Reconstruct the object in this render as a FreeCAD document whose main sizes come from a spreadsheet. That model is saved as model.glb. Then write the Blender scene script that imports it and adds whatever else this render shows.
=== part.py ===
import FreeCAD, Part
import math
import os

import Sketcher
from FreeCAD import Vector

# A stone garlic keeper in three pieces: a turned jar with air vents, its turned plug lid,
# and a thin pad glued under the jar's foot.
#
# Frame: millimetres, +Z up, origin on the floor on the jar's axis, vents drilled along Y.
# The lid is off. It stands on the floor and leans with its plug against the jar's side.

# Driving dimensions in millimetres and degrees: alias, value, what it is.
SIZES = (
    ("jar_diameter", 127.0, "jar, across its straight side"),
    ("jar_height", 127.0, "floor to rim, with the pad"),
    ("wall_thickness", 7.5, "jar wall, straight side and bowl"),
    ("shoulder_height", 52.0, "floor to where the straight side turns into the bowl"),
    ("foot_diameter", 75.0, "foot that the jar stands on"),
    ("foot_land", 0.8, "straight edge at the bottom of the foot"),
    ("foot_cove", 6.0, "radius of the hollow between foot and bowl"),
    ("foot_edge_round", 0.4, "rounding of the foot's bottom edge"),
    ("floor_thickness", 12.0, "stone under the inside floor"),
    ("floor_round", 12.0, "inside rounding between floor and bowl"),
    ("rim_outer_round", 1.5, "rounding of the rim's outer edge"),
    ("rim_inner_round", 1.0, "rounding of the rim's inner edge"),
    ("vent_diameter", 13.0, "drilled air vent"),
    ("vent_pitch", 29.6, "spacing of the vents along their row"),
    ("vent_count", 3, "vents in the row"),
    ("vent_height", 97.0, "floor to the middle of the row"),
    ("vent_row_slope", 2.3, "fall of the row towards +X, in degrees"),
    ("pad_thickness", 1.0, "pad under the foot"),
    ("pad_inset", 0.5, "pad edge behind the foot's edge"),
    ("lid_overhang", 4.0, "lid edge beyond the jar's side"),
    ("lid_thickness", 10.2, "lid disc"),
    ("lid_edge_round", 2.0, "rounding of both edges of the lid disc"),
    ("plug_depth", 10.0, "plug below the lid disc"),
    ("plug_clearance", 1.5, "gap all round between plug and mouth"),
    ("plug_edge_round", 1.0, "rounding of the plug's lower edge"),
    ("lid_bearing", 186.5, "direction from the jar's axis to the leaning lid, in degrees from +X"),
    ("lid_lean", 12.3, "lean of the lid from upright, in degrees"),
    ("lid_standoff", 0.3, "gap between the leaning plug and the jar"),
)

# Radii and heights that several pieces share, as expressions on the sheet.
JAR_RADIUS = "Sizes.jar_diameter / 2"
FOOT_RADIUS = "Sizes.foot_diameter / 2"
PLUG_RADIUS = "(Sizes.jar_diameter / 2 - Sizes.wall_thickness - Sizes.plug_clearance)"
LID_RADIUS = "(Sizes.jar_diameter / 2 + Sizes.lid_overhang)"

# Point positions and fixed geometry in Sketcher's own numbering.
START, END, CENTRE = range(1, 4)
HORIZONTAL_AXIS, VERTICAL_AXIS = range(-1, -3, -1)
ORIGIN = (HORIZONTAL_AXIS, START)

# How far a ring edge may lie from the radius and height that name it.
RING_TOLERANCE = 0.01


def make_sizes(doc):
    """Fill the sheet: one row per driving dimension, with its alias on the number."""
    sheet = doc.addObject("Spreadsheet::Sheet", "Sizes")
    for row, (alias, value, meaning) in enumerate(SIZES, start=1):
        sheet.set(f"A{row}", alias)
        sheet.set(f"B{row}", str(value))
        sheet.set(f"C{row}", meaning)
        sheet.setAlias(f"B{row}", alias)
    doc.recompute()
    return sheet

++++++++

*What is required*.
Take the lines above from the first through the one containing "# The lid is" and reproduce them exactly; include nothing else.

*Result*.
Reconstruct the object in this render as a FreeCAD document whose main sizes come from a spreadsheet. That model is saved as model.glb. Then write the Blender scene script that imports it and adds whatever else this render shows.
=== part.py ===
import FreeCAD, Part
import math
import os

import Sketcher
from FreeCAD import Vector

# A stone garlic keeper in three pieces: a turned jar with air vents, its turned plug lid,
# and a thin pad glued under the jar's foot.
#
# Frame: millimetres, +Z up, origin on the floor on the jar's axis, vents drilled along Y.
# The lid is off. It stands on the floor and leans with its plug against the jar's side.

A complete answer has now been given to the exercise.